Fiona Everard

Personal information
- Nationality: Ireland
- Born: 30 November 1998 (age 27)

Sport
- Sport: Athletics
- Events: Cross-country, Long-distance running

Achievements and titles
- Personal bests: 1500m: 4:26.05 (Dublin, 2025) 3000m: 8:51.72 (Cork, 2026) 5000m: 15:49.79 (Brussels, 2025) 10000m: 32:41.28 (La Spezia, 2026)

Medal record
Women's athletics
Representing Ireland
European 10,000m Cup
| Silver medal – second place | 2026 La Spezia | Team race |

= Fiona Everard =

Irish athlete

Fiona Everard (born 30 September 1998) is an Irish cross country and long-distance runner. In 2023 and 2025 she won the Irish national cross country championship. In 2026, she won the silver medal with the Ireland women's team at the European 10,000m Cup.

==Biography==
From Enniskeane in County Cork, Everard is a member of Cork-based running club Bandon AC, having joined the club at the age of seven years-old.

In December 2022, she won the National Novice Cross-Country Championship, held in Conna. Everard had not long started to receive the input of her coach Matt Lockett, with whom she began working in October 2022, and who she has since said helped her overcome a succession of bone injuries and stress fractures. In late 2022, she also finished in the top 10 at the 2022 National Senior Cross Country Championships held in Donegal.

In February 2023, she made her debut competing internationally for Ireland. She finished 14th at the Cross Cup de Hannut in Belgium, finishing one place and one second behind leading Irish woman on the day Fionnuala Ross.
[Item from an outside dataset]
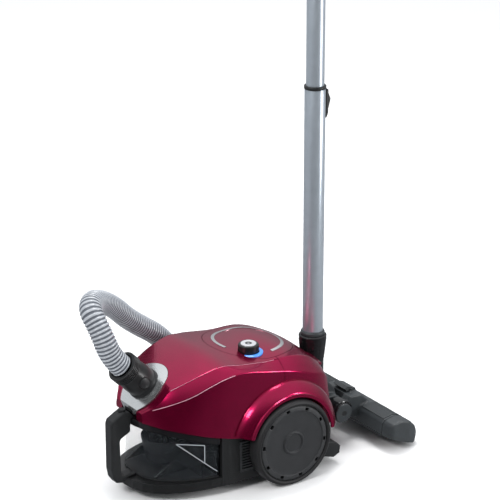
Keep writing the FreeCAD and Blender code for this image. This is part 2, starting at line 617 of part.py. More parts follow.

Representing the University of Galway, she won the IUAA cross-country event in Limerick in March 2023. The following month she won the Irish Universities Championship over 5000m in Dublin, in what was in only her second-ever 5000m on the track. She was subsequently named Cork City Sports Athlete of the month for April.
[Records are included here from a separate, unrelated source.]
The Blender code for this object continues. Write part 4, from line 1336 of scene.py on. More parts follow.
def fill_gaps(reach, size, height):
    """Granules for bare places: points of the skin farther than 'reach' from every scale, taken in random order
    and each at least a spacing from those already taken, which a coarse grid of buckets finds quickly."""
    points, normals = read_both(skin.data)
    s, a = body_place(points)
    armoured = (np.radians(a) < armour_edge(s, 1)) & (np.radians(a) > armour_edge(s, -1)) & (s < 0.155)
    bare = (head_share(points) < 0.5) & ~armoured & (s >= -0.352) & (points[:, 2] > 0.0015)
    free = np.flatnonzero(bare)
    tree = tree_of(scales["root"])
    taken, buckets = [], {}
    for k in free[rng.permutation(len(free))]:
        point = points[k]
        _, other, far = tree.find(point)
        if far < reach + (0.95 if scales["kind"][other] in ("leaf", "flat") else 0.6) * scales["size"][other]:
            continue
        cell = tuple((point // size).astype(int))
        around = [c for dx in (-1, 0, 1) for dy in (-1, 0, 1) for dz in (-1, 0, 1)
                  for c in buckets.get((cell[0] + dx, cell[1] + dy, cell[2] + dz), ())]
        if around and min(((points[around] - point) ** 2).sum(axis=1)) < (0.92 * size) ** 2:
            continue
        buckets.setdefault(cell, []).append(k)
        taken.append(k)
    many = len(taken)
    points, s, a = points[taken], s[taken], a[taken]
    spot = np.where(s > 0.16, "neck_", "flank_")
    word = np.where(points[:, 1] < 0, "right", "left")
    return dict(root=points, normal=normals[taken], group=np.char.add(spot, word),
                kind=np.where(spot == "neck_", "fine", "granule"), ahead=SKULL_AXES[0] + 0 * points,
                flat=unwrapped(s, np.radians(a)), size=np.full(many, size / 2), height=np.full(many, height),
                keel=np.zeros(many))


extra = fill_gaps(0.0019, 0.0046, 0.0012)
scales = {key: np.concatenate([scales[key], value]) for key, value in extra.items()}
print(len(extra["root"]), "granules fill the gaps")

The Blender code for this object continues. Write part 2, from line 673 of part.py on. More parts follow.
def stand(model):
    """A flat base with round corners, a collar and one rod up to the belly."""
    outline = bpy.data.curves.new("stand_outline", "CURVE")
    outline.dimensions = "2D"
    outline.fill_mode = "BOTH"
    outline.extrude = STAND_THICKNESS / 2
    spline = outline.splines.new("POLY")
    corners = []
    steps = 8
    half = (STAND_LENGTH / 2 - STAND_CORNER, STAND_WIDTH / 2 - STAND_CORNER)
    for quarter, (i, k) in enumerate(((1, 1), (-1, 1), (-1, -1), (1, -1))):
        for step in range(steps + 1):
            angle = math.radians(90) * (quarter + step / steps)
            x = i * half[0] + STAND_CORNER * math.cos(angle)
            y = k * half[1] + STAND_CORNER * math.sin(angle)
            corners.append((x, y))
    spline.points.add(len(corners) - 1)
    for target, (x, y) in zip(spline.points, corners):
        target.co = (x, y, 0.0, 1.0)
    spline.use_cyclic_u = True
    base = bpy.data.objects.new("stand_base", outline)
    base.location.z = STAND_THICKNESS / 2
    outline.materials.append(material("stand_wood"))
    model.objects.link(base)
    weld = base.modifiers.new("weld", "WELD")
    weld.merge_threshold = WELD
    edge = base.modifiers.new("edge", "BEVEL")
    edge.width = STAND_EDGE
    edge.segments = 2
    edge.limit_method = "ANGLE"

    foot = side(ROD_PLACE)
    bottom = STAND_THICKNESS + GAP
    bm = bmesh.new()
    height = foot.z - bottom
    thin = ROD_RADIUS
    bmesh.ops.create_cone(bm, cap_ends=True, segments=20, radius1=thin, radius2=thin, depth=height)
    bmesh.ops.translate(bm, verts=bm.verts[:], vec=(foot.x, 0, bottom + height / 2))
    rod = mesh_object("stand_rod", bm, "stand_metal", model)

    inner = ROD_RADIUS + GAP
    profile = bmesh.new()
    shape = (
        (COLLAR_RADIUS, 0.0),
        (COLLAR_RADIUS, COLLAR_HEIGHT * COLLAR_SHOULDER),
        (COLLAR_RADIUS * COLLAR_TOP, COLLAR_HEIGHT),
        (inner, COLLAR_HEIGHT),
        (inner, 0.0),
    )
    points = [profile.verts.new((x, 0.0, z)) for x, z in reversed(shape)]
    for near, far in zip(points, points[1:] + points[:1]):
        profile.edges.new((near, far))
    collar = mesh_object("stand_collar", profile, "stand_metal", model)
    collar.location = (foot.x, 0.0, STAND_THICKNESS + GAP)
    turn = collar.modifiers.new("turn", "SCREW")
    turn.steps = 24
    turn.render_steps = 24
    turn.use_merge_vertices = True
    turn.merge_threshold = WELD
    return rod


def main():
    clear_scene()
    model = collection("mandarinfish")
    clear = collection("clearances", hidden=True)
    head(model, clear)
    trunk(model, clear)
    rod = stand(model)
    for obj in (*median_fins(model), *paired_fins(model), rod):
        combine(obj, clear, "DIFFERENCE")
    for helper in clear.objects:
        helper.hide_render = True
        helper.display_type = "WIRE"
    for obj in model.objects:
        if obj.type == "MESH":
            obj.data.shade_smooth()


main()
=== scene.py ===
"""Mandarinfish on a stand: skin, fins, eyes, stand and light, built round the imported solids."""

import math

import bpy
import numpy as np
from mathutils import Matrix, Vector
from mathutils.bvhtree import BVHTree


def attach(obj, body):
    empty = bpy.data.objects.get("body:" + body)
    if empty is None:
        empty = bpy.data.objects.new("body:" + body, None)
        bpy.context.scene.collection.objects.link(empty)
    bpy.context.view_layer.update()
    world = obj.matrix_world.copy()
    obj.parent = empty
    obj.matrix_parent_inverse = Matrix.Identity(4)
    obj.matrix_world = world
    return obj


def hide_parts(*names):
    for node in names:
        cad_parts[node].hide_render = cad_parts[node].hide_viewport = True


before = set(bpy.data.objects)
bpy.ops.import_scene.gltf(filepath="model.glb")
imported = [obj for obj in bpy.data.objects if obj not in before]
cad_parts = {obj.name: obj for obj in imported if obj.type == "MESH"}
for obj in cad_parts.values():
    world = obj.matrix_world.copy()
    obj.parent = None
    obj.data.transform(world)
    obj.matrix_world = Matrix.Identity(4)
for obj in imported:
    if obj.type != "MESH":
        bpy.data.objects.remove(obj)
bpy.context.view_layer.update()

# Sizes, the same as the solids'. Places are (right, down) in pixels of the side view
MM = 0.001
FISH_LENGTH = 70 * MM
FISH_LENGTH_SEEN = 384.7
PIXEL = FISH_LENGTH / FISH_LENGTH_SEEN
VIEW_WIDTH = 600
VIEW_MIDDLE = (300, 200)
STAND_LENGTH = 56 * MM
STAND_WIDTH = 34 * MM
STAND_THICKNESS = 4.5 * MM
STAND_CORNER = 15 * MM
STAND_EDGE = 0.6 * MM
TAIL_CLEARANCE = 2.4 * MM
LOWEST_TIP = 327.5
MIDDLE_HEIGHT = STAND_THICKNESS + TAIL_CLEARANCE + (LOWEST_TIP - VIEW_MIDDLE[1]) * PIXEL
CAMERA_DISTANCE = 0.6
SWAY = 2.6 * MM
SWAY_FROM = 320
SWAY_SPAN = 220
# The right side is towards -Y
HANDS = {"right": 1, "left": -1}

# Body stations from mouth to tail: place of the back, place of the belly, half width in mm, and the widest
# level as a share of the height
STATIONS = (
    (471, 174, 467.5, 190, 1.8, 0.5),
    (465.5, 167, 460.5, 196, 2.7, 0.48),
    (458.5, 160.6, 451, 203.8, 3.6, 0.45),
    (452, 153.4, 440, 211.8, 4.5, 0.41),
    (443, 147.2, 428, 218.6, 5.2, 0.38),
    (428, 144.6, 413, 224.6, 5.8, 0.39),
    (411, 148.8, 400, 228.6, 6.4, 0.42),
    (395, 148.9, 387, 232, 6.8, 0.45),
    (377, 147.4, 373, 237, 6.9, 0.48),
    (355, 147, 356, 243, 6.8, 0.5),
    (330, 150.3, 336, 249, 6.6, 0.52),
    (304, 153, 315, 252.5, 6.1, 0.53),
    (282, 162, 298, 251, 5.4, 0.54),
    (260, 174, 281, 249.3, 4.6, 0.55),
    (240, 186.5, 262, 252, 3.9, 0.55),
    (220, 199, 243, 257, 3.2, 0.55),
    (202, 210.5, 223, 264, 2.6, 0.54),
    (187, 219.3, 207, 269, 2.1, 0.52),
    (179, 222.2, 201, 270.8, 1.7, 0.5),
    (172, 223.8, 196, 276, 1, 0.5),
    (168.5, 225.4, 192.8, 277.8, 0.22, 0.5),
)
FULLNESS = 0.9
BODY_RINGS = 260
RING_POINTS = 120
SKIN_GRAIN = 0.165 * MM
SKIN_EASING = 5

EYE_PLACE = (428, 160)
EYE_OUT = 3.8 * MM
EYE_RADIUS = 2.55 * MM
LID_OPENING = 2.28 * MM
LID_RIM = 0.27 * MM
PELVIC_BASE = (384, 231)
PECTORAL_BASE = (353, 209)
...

In October 2023, she finished runner-up to Lizzie Lee at the Cork County cross-country championships in Macroom. Everard won the 2023 Irish National Cross Country Championships in Gowran, Kilkenny in November 2023. She finished 37 seconds clear of the field, in a race competed in extreme muddy conditions. Everard credited her experience of conditions training in Bandon which have helped her to favour muddy and hilly courses. The win secured her a place on the Irish team for the 2023 European Cross Country Championships scheduled for December 10, 2023 in Brussels, in which she finished 34th overall. In March 2024, she was selected for the 2024 World Athletics Cross Country Championships in Serbia.
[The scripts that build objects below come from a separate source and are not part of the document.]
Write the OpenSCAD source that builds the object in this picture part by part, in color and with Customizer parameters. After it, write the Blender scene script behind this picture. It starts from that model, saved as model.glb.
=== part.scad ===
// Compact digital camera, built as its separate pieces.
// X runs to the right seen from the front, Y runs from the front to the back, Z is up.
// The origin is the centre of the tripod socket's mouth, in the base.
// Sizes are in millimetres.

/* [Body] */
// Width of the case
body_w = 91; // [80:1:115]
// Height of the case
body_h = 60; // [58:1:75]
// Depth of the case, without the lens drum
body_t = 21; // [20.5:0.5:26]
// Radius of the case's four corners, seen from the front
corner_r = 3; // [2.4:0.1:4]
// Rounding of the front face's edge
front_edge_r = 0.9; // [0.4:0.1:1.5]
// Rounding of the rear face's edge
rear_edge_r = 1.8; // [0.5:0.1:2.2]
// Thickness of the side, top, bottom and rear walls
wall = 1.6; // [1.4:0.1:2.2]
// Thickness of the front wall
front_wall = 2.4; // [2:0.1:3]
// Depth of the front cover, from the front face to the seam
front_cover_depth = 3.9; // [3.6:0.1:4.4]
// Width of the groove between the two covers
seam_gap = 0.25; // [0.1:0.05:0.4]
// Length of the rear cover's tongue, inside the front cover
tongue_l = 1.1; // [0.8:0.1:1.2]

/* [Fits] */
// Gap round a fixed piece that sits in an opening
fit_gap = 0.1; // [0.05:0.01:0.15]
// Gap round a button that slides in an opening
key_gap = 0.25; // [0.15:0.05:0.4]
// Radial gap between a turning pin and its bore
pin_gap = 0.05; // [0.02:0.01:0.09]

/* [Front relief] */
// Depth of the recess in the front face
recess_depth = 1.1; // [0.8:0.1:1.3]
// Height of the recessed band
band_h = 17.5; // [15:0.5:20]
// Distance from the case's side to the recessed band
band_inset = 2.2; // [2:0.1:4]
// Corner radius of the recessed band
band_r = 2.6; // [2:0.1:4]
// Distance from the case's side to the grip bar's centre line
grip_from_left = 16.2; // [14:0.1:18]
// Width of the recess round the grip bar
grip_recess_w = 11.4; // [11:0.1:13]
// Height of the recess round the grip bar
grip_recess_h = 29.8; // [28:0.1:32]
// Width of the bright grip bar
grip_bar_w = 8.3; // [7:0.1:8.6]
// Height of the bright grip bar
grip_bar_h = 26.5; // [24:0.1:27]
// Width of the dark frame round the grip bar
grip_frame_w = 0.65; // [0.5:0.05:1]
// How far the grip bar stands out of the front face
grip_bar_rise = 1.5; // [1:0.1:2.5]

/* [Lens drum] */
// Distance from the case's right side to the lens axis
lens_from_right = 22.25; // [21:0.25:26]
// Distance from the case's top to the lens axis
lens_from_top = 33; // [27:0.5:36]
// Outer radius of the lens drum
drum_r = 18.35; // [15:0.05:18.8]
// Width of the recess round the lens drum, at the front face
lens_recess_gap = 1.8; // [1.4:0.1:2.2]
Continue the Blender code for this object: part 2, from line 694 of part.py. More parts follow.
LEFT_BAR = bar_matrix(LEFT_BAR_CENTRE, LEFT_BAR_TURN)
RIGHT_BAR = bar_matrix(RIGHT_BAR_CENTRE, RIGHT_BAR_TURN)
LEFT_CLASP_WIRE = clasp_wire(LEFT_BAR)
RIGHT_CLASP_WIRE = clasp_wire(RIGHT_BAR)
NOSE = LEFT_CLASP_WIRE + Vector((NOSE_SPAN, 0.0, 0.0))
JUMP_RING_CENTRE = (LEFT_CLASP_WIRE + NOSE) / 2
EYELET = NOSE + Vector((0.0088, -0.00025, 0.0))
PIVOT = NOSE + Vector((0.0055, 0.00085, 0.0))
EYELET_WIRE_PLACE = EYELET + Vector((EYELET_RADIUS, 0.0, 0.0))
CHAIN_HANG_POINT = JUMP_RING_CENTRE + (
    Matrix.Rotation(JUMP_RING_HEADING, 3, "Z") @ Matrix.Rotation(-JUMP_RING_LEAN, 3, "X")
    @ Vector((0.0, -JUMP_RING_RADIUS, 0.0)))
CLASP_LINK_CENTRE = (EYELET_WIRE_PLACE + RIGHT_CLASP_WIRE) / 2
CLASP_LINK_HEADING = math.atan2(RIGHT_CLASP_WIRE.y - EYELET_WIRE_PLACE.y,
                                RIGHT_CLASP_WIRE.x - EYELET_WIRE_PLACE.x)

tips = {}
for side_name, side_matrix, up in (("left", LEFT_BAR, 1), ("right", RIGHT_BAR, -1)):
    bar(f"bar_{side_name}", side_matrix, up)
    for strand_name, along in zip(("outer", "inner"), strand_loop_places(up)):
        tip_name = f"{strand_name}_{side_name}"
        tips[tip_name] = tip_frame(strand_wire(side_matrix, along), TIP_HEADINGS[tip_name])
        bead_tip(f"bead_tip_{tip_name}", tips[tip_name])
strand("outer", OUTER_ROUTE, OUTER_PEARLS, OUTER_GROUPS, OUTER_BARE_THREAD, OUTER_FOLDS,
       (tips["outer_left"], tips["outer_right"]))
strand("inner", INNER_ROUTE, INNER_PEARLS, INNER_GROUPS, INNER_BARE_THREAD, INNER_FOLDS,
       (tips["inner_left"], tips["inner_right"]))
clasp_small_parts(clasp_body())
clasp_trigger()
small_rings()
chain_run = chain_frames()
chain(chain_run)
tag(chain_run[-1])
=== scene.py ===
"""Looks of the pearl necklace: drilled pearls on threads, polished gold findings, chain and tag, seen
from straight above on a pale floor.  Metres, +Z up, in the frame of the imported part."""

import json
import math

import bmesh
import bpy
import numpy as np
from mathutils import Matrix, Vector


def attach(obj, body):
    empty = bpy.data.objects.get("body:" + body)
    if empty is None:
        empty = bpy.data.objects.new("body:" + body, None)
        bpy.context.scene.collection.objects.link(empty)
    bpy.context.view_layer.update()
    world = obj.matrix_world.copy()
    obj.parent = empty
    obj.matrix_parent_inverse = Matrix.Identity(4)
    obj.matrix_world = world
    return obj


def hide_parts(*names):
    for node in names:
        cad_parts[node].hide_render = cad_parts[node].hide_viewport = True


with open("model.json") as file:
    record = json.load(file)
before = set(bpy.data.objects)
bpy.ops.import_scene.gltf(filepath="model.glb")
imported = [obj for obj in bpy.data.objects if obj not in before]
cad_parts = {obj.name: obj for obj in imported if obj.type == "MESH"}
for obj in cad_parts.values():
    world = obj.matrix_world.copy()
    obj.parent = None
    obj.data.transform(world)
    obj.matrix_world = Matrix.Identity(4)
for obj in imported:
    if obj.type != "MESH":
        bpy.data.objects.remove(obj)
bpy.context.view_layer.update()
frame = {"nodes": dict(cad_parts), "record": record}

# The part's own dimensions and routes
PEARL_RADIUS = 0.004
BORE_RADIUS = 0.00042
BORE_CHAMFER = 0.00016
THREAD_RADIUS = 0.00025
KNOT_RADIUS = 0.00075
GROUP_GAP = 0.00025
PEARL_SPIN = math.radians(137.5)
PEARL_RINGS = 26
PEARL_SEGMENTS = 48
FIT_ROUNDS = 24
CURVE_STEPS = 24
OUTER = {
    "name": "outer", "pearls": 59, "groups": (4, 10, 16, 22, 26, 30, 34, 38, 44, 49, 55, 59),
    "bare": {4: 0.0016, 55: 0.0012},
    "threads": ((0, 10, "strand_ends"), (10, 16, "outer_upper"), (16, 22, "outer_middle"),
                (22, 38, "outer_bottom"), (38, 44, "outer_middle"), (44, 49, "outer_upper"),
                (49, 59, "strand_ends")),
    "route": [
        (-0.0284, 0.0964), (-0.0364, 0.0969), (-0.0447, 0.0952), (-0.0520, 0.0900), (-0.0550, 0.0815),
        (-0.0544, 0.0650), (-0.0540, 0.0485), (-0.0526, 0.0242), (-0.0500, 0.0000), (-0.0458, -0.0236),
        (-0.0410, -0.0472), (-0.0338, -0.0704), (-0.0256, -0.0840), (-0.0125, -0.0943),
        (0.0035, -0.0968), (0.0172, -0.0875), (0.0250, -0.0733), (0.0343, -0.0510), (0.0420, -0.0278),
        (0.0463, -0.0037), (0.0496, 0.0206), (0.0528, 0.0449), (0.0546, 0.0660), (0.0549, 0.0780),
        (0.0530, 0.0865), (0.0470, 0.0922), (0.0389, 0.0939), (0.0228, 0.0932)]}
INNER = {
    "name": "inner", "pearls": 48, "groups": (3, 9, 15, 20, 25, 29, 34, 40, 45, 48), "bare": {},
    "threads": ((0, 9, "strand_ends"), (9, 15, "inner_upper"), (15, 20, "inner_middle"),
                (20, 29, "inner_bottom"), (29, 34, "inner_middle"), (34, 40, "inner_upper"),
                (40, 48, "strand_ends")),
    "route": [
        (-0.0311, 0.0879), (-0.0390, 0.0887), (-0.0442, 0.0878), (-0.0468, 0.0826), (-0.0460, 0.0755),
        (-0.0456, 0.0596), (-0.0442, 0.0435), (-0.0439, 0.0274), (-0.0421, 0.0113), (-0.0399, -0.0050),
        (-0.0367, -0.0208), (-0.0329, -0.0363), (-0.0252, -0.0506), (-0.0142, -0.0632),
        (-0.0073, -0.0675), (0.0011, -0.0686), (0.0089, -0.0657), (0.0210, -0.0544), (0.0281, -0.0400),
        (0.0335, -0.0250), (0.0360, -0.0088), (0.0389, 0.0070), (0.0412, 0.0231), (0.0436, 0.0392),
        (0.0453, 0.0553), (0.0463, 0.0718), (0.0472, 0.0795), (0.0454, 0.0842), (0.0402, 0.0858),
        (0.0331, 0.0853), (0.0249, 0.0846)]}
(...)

In May 2025, she ran 9:13.38 for the 3000 metres at the Belfast Milers event in Northern Ireland. Later that month, Ave ran a 15:49.79 personal best for the 5000 metres at the IFAM outdoor meet in Brussels, Belgium. In October, she won the Autumn Open International Cross Country Festival, a World Athletics Cross Country Tour Bronze meeting, in Dublin. She won the Irish National Cross Country Championships held in Derry on 23 November 2025. With the win, she secured automatic selection for a third successive European Cross Country Championships appearance, where she placed tenth in Lagoa, Portugal, in the senior women's race. Everard was subsequently selected for the 2026 World Athletics Cross Country Championships in Tallahassee, where she placed 22nd overall. In May 2026, she ran as part of the Ireland team alongside Niamh Allen and Sorcha Nic Dhómhnaill as they won the silver medal in the team event at the European 10,000m Cup in La Spezia, Italy, running a personal best of 32:41.28 for a top-ten finish in the individual race. In July, she ran a new 3000 metres personal best of 8:51.72 at the Cork City Sports in Ireland. On 26 July, she placed second overall behind Niamh Allen in the 5000 metres at the 2026 Irish championships. In August, she competed at the 2026 European Athletics Championships in Birmingham, England, in the 10,000 metres.

==Personal life==
In 2022, Everard began studying for a master's degree in Biomedical Science at the University of Galway.